OBJECTIVE: Work through the data below line by line and say how many lines hold "FreeCAD"; give only the number.
+-------+
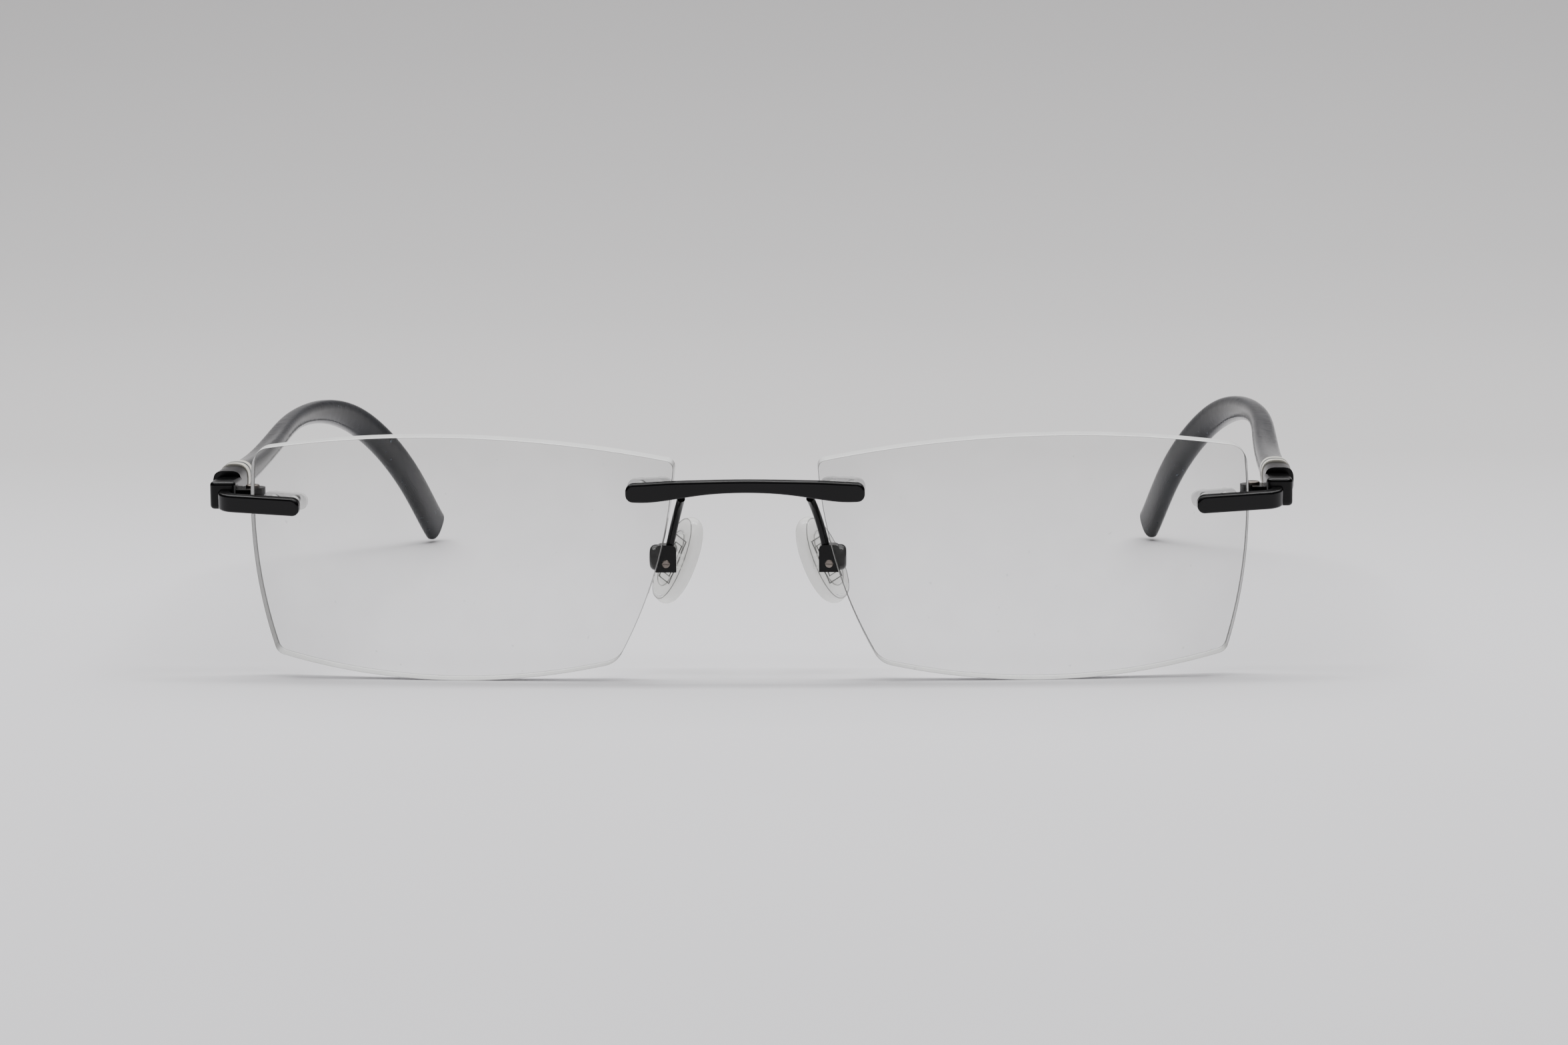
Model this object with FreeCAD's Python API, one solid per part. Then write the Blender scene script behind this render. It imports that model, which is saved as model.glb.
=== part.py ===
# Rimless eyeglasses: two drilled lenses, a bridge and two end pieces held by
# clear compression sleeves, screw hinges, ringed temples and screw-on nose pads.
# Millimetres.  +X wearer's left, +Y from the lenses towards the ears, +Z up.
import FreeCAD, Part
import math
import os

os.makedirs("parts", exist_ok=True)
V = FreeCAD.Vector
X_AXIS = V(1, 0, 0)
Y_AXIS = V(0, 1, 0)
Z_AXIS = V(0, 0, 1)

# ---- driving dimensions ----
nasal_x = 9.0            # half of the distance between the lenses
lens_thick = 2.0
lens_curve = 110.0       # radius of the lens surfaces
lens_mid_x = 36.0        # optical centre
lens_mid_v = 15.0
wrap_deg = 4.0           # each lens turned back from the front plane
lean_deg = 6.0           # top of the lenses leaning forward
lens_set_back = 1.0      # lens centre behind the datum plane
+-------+
EXPECTED ANSWER: 3